Unpaid Debts Could be Taken Out of COVID Relief Payments
Do you have any unpaid debts? If so, they could take a bite out of your $1400 stimulus relief payment.
According to this Fox Business article, debt collectors will be able to garnish money from stimulus checks being sent to people who owe money.
You may be asking why money for unpaid debts can be seized from this stimulus as opposed to the other two relief payments. It's because, unlike the first two rounds of money, this bill - the $1.9 Trillion American Rescue Plan - was passed through budget reconciliation. This allowed the Democrat-sponsored bill to pass with zero support from Republicans.
Standalone legislation would need to be passed to prevent creditors from taking hold of stimulus checks. And that's what the American Bankers Association and a coalition of groups are writing congressional leaders to do in a letter to them.

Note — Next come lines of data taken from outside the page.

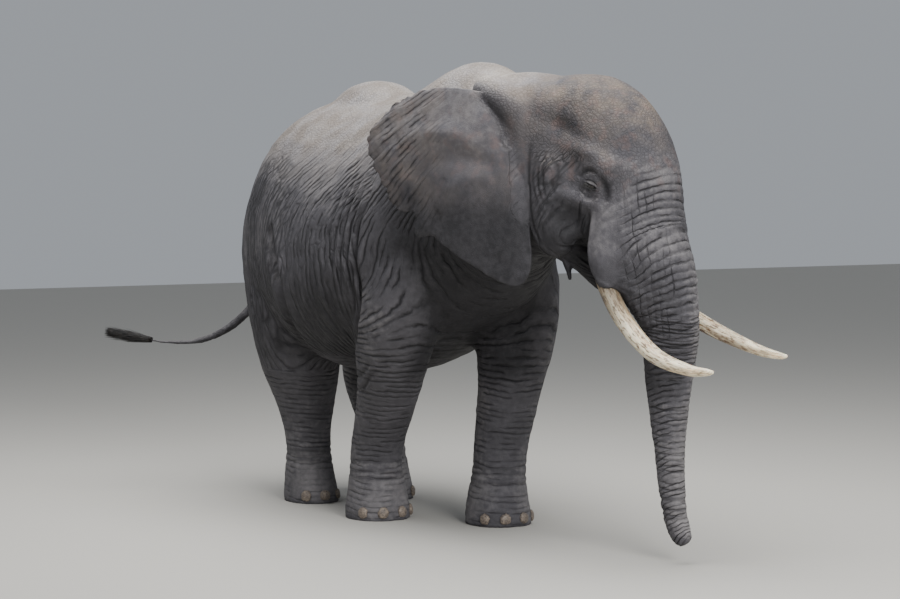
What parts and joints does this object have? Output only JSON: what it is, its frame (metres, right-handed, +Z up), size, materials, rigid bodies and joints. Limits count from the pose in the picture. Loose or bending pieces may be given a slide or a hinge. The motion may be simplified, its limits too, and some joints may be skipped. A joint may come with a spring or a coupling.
{
  "type": "elephant",
  "caption": "Life-size African bush elephant standing in a slow walk, head turned to its left, trunk hanging, wide ears, curved tusks and a tufted tail swung aside.",
  "frame": {"origin": "on the floor, at the middle of the model's bounding box seen from above", "axes": "+Z up; the elephant faces -Y and its right side is towards -X"},
  "size_m": [2.3172, 5.958, 3.1952],
  "materials": {
    "hide": "dry matte, deeply wrinkled",
    "ivory": "worn satin, stained at the roots",
    "nail_horn": "dull, worn",
    "eye": "wet",
    "tail_hair": "coarse wiry hair"
  },
  "bodies": {
    "root": {"ear_left": "hide", "ear_right": "hide", "eye_left": "eye", "eye_right": "eye", "front_left_foot": "hide", "front_left_leg": "hide", "front_left_nail_1": "nail_horn", "front_left_nail_2": "nail_horn", "front_left_nail_3": "nail_horn", "front_left_nail_4": "nail_horn", "front_right_foot": "hide", "front_right_leg": "hide", "front_right_nail_1": "nail_horn", "front_right_nail_2": "nail_horn", "front_right_nail_3": "nail_horn", "front_right_nail_4": "nail_horn", "head": "hide", "hind_left_foot": "hide", "hind_left_leg": "hide", "hind_left_nail_1": "nail_horn", "hind_left_nail_2": "nail_horn", "hind_left_nail_3": "nail_horn", "hind_right_foot": "hide", "hind_right_leg": "hide", "hind_right_nail_1": "nail_horn", "hind_right_nail_2": "nail_horn", "hind_right_nail_3": "nail_horn", "jaw": "hide", "neck": "hide", "tail_lower": "hide", "tail_tuft": "tail_hair", "tail_upper": "hide", "torso": "hide", "trunk_lower": "hide", "trunk_middle": "hide", "trunk_upper": "hide", "tusk_left": "ivory", "tusk_right": "ivory"}
  },
  "joints": []
}
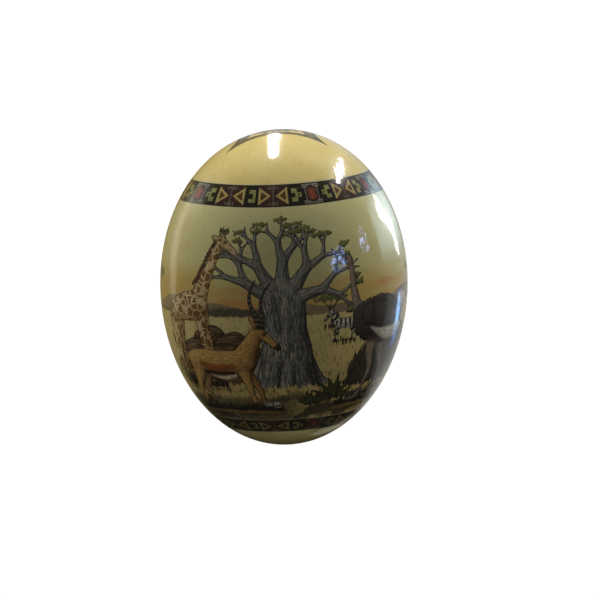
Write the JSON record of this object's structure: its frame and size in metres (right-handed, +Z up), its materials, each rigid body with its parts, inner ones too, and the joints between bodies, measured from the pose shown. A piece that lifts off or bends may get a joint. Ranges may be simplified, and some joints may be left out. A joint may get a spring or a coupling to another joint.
{
  "type": "decorated ostrich egg",
  "caption": "Whole ostrich egg lying on its side, its glossy varnished shell ringed by patterned bands with a plains scene between them.",
  "frame": {"origin": "on the surface that the egg lies on, under the middle of its box", "axes": "+Z up; the long axis runs along Y with the blunt end at +Y and lifted by about 2 degrees; +X is to the right of the painted front seen from above with the blunt end up"},
  "size_m": [0.124, 0.159, 0.1236],
  "materials": {
    "varnished_shell": "eggshell covered with printed paper and clear gloss varnish"
  },
  "bodies": {
    "root": {"egg": "varnished_shell"}
  },
  "joints": []
}
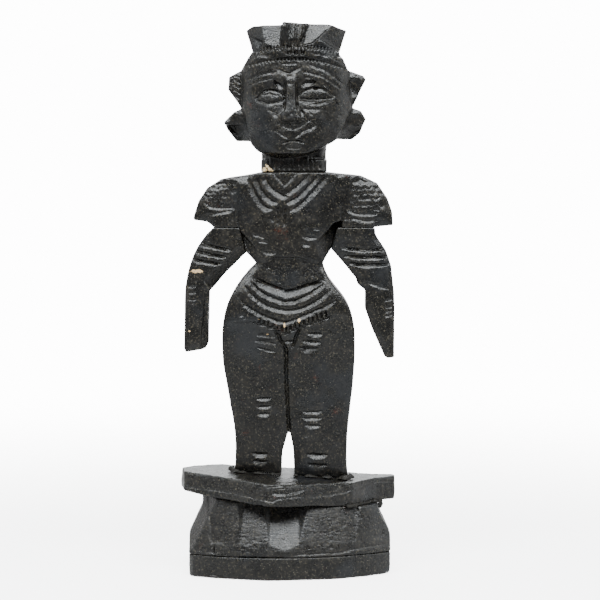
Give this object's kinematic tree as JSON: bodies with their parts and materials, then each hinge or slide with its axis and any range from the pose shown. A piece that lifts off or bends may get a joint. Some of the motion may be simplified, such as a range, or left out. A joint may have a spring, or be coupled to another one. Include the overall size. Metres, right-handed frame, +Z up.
{
  "type": "carved standing figure",
  "caption": "Flat-backed carved wooden figure standing on a slab and sloping plinth, with a flared crown, beaded band, cap sleeves, necklaces, belt and lowered arms, blackened all over",
  "frame": {"origin": "under the middle of the figure's bounding box, on the surface it stands on", "axes": "+Z up through the crown; the figure faces -Y; +X is the figure's left"},
  "size_m": [0.0872, 0.038, 0.2222],
  "materials": {
    "black_wood": "blackened, worn, with knife and gouge facets",
    "bare_wood": "raw",
    "filler": "dull, crumbly",
    "glue": "dried, slightly yellow"
  },
  "bodies": {
    "root": {"base_board": "black_wood", "plinth_block": "black_wood", "foot_slab": "black_wood", "body": "black_wood", "right_arm": "black_wood", "left_arm": "black_wood", "head": "black_wood", "neck_peg": "bare_wood", "right_arm_peg": "bare_wood", "left_arm_peg": "bare_wood", "foot_dowels": "bare_wood", "base_pins": "bare_wood", "foot_filler": "filler", "plinth_filler": "filler", "neck_glue": "glue"}
  },
  "joints": []
}
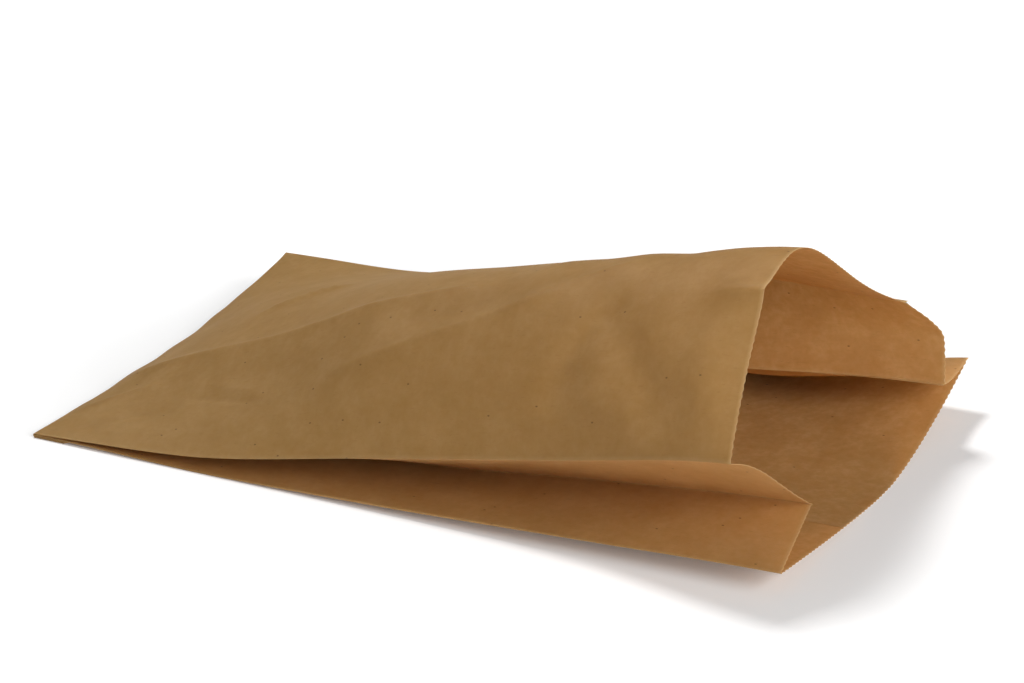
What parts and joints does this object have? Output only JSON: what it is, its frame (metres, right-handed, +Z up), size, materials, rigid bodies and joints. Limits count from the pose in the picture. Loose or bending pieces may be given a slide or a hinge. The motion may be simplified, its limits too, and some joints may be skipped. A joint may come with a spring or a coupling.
{
  "type": "gusseted paper bag",
  "caption": "Flat kraft paper bag with pleated side gussets, lying down with its zigzag-cut mouth opened by hand.",
  "frame": {"origin": "middle of the underside of the overall box, on the surface the bag lies on", "axes": "+X from the closed end to the open mouth, +Y from the near long side to the far one, +Z up"},
  "size_m": [0.3044, 0.167, 0.0966],
  "materials": {
    "kraft_paper": "unbleached brown kraft paper, machine-finished, faint fibres, soft creases"
  },
  "bodies": {
    "root": {"paper_bag": "kraft_paper"}
  },
  "joints": []
}
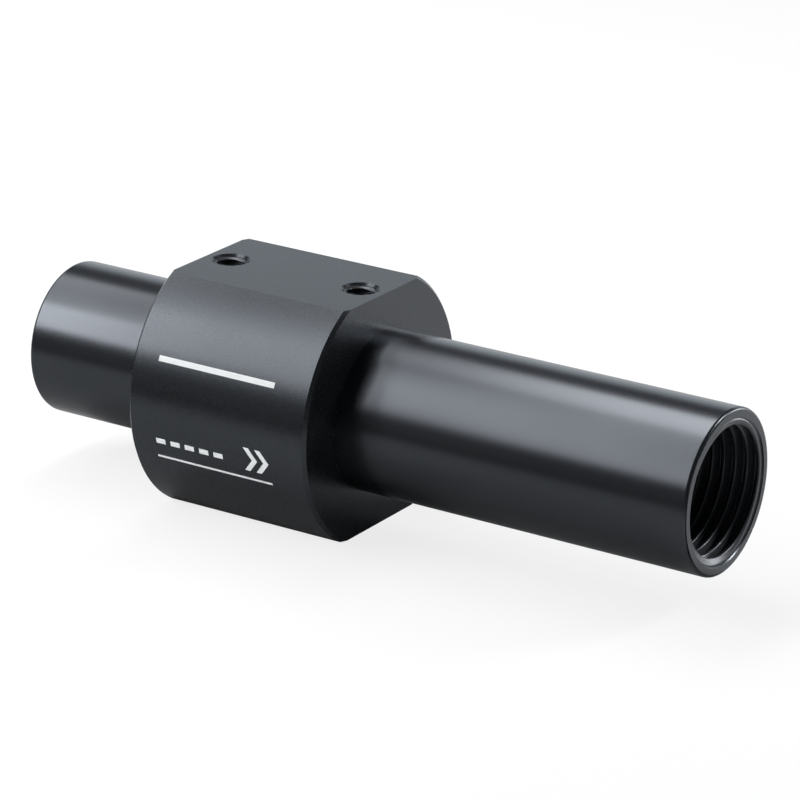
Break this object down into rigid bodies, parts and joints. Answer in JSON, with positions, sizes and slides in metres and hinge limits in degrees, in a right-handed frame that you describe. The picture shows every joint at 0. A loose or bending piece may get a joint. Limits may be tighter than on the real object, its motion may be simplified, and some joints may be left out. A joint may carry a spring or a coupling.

The economic impact payments are intended to help families purchase food and other necessities to make ends meet. Many people were already struggling prior to the coronavirus crisis and millions have now been laid off or had their hours cut.”
The chairman of the Senate Finance Committee - Sen. Ron Wyden (D-Oregon) - says he intends to do that by filing a separate bill. But, he wants Republican support on this one.
While Democrats intend to protect the third payment from private debt collectors, Senate rules did not allow us to include that protection in the American Rescue Plan," Wyden said in a statement. "I will be introducing standalone legislation to ensure families receive their much-needed relief payments."
As explained in the Fox Business article, It took many state and local governments to adopt protections to keep stimulus checks in the first round of payments from being seized by creditors. The second round of payments had a provision included by Congress that kept creditors from garnishing money.
$1400 checks/payments are being sent to individuals earning $75,000 or less, $2800 to couples earning $150,000 or less, and an additional $1,400 for each dependent child claimed on a family's most recent tax filing.